RELATED: What we know about the death of Aisha Fraser: Mason booked for police assault, mugshot released

Jackson said there was no way to predict the horror that unfolded Saturday. But a program running right here in the city he represents says that's not true. 

Nearly 50 percent of domestic violence victims in Cleveland are at high risk of homicide or severe assault. Only one in three domestic violence abusers, in Cuyahoga County, spends a day behind bars, our report states. 

More than 90 percent of female homicide victims were killed by a man they knew, according to the county's domestic violence high-risk team.

"We do know domestic violence homicides are predictable. The risk factors are very clear," Jeff Kretschmar, Case Western's Managing Director of Begun Center for Violence Prevention Research and Education told News 5. 

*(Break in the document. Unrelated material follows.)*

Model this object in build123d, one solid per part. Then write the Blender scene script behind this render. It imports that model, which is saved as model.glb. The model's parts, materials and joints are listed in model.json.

Kretschmar is part of the study and the Domestic Violence High Risk team at Case Western, where researchers, domestic advocates, and Cleveland police officers all come together.

Cuyahoga County Witness Victim Service Center and the Domestic Violence and Child Advocacy Center operate and lead the team.

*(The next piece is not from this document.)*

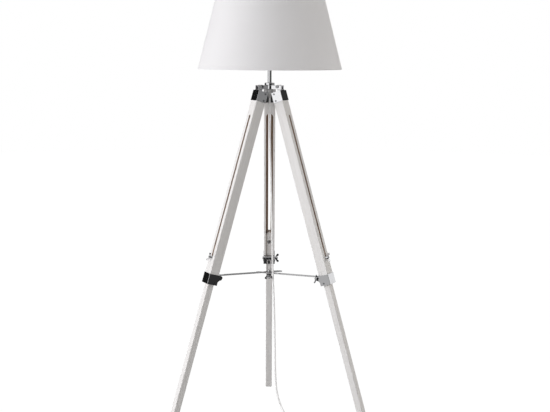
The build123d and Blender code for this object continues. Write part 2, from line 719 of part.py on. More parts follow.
switch_turn = radians(switch_angle)
switch_half = switch_length / 2 + switch_boss_length
switch_in = (switch_center[0] + switch_half * cos(switch_turn),
             switch_center[1] + switch_half * sin(switch_turn), switch_cord_z)
switch_out = (switch_center[0] - switch_half * cos(switch_turn),
              switch_center[1] - switch_half * sin(switch_turn), switch_cord_z)
switch_lead = (switch_in[0] + switch_lead_length * cos(switch_turn),
               switch_in[1] + switch_lead_length * sin(switch_turn), switch_cord_z)
switch_tail = (switch_out[0] - switch_lead_length * cos(switch_turn),
               switch_out[1] - switch_lead_length * sin(switch_turn), switch_cord_z)
coil_in = (coil_center[0] - coil_radii[-1], coil_center[1] - coil_stub, cord_radius)
coil_out_z = cord_radius * (2 * coil_layers - 1)
coil_out = (coil_center[0] + coil_stub, coil_center[1] + coil_radii[-1], coil_out_z)
plug_tail = (-12.0, -88.0, plug_height / 2)
plug_lead = (plug_tail[0] - plug_lead_length * cos(radians(plug_angle)),
             plug_tail[1] - plug_lead_length * sin(radians(plug_angle)),
             plug_tail[2])

# hangs from the head, passes the hub on its front right side and bends onto the floor
upper_route = [
    (0.0, 0.0, cord_exit_z),
    (0.0, 0.0, 1035.0),
    (1.4, -3.0, 965.0),
    (3.6, -7.2, 880.0),
    (6.6, -13.0, 770.0),
    (9.8, -19.5, 640.0),
    (11.3, -23.0, 560.0),
    (13.3, -25.0, 505.0),
    (16.4, -26.5, 440.0),
    (19.0, -28.5, 355.0),
    (20.6, -30.5, 265.0),
    (22.0, -33.0, 185.0),
    (27.0, -39.0, 126.0),
    (41.0, -54.0, 82.0),
    (62.0, -79.0, 55.0),
    (78.0, -113.0, 35.0),
    (83.0, -149.0, 18.0),
    (74.0, -179.0, 7.0),
    switch_lead,
    switch_in,
]
middle_route = [
    switch_out,
    switch_tail,
    (-96.0, -205.0, 4.0),
    (-111.0, -193.0, cord_radius),
    (-117.0, -174.5, cord_radius),
    (-117.1, -156.0, cord_radius),
    coil_in,
]
end_route = [
    coil_out,
    (coil_out[0] + 14.0, coil_out[1], coil_out_z),
    plug_lead,
    plug_tail,
]
tube_length = cord_tube([upper_route], "cord_upper")
tube_length += cord_tube([middle_route, end_route], "cord_lower")
coil_length = coil_turns * pi * sum(coil_radii)
print("cord length about", round(tube_length + coil_length + 2 * switch_half + coil_stub))

# bundle of turns; the tie sits in a groove around it
bundle_width = coil_radii[-1] - coil_radii[0] + 2 * cord_radius
bundle_height = 2 * cord_radius * coil_layers
bundle_center = (sum(coil_radii) / 2, bundle_height / 2)
coil_axis = Axis((*coil_center, 0), (0, 0, 1))
tie_start = radians(tie_turn)
tie_plane = Plane((*coil_center, 0), x_dir=(cos(tie_start), sin(tie_start), 0),
                  z_dir=(sin(tie_start), -cos(tie_start), 0))
with BuildPart() as cord_coil:
    with BuildSketch(tie_plane):
        with Locations(bundle_center):
            RectangleRounded(bundle_width, bundle_height, cord_radius - 0.05)
    revolve(axis=coil_axis)
    with BuildSketch(tie_plane):
        with Locations(bundle_center):
            Rectangle(bundle_width + 2, bundle_height + 2)
            Rectangle(bundle_width - 2 * tie_thickness, bundle_height - 2 * tie_thickness,
                      mode=Mode.SUBTRACT)
    revolve(axis=coil_axis, revolution_arc=tie_arc, mode=Mode.SUBTRACT)
    # the cord enters and leaves along a tangent
    with BuildSketch(Plane(coil_in, z_dir=(0, 1, 0))):
        Circle(cord_radius)
    extrude(amount=coil_stub)
    with BuildSketch(Plane(coil_out, z_dir=(-1, 0, 0))):
        Circle(cord_radius)
    extrude(amount=coil_stub)
save(cord_coil.part, "cord_coil")

with BuildPart() as coil_tie:
    with BuildSketch(tie_plane):
        with Locations(bundle_center):
            RectangleRounded(bundle_width, bundle_height, cord_radius - 0.05)
            Rectangle(bundle_width - 2 * tie_thickness, bundle_height - 2 * tie_thickness,
                      mode=Mode.SUBTRACT)
    revolve(axis=coil_axis, revolution_arc=tie_arc)
save(coil_tie.part, "coil_tie")

# ------------------------------------------------------------------ inline switch
switch_place = Location((*switch_center, 0), (0, 0, switch_angle))
with BuildPart() as switch_base:
    with BuildSketch(Plane.XY):
        RectangleRounded(switch_length, switch_width, switch_corner)
    extrude(amount=switch_base_height)
    chamfer(switch_base.edges().group_by(Axis.Z)[0], 1.0)
    with BuildSketch(Plane.XY.offset(switch_wall)):
        RectangleRounded(switch_length - 2 * switch_wall, switch_width - 2 * switch_wall,
                         switch_corner - switch_wall)
    extrude(amount=switch_base_height, mode=Mode.SUBTRACT)
    for end in (-1, 1):
        end_wall = end * (switch_length / 2 - switch_wall)
        with BuildSketch(Plane((end_wall, 0, switch_cord_z), z_dir=(end, 0, 0))):
            Circle(switch_boss_radius - 0.6)
        extrude(amount=switch_boss_length + switch_wall)
save(switch_place * switch_base.part, "switch_base")

with BuildPart() as switch_cover:
    with BuildSketch(Plane.XY.offset(switch_base_height)):
        RectangleRounded(switch_length, switch_width, switch_corner)
    extrude(amount=switch_height - switch_base_height)
    fillet(switch_cover.edges().group_by(Axis.Z)[-1], 4.0)
    with BuildSketch(Plane.XY.offset(switch_base_height)):
        RectangleRounded(switch_length - 2 * switch_wall, switch_width - 2 * switch_wall,
                         switch_corner - switch_wall)
    extrude(amount=switch_height - switch_base_height - switch_wall, mode=Mode.SUBTRACT)
    with BuildSketch(Plane.XY.offset(switch_height)):
        Circle(button_radius + running_gap)
    extrude(amount=-2 * switch_wall, mode=Mode.SUBTRACT)
save(switch_place * switch_cover.part, "switch_cover")

flange_top = switch_height - switch_wall - running_gap
save(switch_place * turned([(0, flange_top - button_flange_height),
                            (button_radius + button_flange, flange_top - button_flange_height),
                            (button_radius + button_flange, flange_top), (button_radius, flange_top),
                            (button_radius, switch_height + button_proud - 1.5),
                            (button_radius - 1.5, switch_height + button_proud),
                             (0, switch_height + button_proud)]),
     "switch_button")

# ------------------------------------------------------------------ plug
plug_place = Location(plug_tail, (0, 0, plug_angle))
plug_face = plug_tail_length + plug_body_length
pin_centers = [(-plug_pin_pitch / 2, 0), (plug_pin_pitch / 2, 0)]
with BuildPart() as plug_body:
    with BuildSketch(Plane.YZ.offset(plug_face)):
        RectangleRounded(plug_width, plug_height, 4.0)
    with BuildSketch(Plane.YZ.offset(plug_tail_length)):
        RectangleRounded(2.6 * plug_tail_radius, 2 * plug_tail_radius, 3.0)
    loft()
    with BuildSketch(Plane.YZ.offset(plug_tail_length)):
        Circle(plug_tail_radius - 0.4)
    extrude(amount=-plug_tail_length, taper=4)
    with BuildSketch(Plane.YZ.offset(plug_face)):
        with Locations(*pin_centers):
            Circle(plug_root_radius + pin_clearance)
    extrude(amount=-plug_pin_buried, mode=Mode.SUBTRACT)
save(plug_place * plug_body.part, "plug_body")

with BuildPart() as plug_pins:
    with BuildSketch(Plane.YZ.offset(plug_face)):
        with Locations(*pin_centers):
            Circle(plug_pin_radius)
    extrude(amount=plug_pin_length)
    fillet(plug_pins.edges().group_by(Axis.X)[-1], 1.0)
    with BuildSketch(Plane.YZ.offset(plug_face)):
        with Locations(*pin_centers):
            Circle(plug_root_radius)
    extrude(amount=-plug_pin_buried)
save(plug_place * plug_pins.part, "plug_pins")
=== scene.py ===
"""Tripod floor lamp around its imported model.  Metres, +Z up, the frame of the CAD model."""
import json
import math

import bmesh
import bpy
from mathutils import Matrix, Vector


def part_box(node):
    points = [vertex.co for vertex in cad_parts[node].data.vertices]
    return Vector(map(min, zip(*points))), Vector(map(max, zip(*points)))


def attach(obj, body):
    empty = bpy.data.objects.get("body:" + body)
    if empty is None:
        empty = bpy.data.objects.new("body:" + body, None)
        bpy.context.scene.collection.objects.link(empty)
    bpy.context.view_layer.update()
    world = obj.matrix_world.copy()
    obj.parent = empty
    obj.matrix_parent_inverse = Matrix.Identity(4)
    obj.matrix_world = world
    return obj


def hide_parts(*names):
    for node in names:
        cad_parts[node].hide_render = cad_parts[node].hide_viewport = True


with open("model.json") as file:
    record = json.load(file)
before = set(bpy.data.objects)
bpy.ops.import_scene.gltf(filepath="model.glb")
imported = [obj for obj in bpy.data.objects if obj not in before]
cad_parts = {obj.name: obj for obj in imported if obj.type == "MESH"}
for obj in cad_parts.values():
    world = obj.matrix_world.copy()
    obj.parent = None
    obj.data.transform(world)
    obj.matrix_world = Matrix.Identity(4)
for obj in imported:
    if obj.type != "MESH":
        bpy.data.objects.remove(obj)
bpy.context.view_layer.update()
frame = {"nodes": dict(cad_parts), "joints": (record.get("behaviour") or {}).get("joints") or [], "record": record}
nodes = frame["nodes"]
joints = {joint["name"]: joint for joint in frame["joints"]}
SIDES = ("left", "right", "back")
MM = 0.001


# ------------------------------------------------------------------ camera
CAMERA_LENS = 61.4
CAMERA_PLACE = (0.0070, -2.9622, 1.2205)
CAMERA_TILT = 9.276          # degrees below level
CAMERA_ROLL = -0.30
CAMERA_PAN = -0.172


def make_camera():
    """Camera at eye height in front of the lamp, looking slightly down."""
    data = bpy.data.cameras.new("camera")
    data.lens = CAMERA_LENS
    data.sensor_width = 36.0
    camera = bpy.data.objects.new("camera", data)
    camera.location = CAMERA_PLACE
    camera.rotation_euler = [math.radians(angle) for angle in (90 - CAMERA_TILT, CAMERA_ROLL, CAMERA_PAN)]
    bpy.context.scene.collection.objects.link(camera)
    bpy.context.scene.camera = camera


make_camera()


# ------------------------------------------------------------------ node helpers
EDGE_SAMPLES = 6             # rays for crevices and soft edges
CREVICE_OPEN = 0.85          # openness that counts as fully open


def scaled(color, factor=1.0):
    """A colour made darker or lighter, with alpha 1."""
    return (*(min(1.0, factor * c) for c in color), 1)


def grey(tone):
    return (tone, tone, tone, 1)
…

Researchers at Case Western provide the evaluation services.  

According to the team, the signs were there in Fraser’s case.

According to reports on the assault that put him behind bars, in the car with their children, Mason slammed her head into the dashboard of a car, bit her face, punched her so hard her eye sockets broke and choked her. 

Choking and strangulation is the number one risk factor for victims according to the group's assessment; "because it's so close to a homicide," Kretschmar said. 

Officers found guns, a sword, a bulletproof vest and thousands of rounds of ammunition when Mason was arrested following the first assault.

"Access to guns is a significant predictor," Kretschmar said. 

This team, formed with a grant in 2016 and based at Case Western, are the only group in the state doing work like theirs. 

They're working to identify and protect victims every single day, women like Fraser. 

"We need to listen to victims. To ask them these questions. To assess their risk for homicide. Because there are services available to them," Kretschmar said. 

Mason has been arrested and named a suspect but has not been charged with murder.

Currently, he's being held on a felonious assault charge for crashing his car into a Shaker Heights Police Cruiser.  More charges are expected.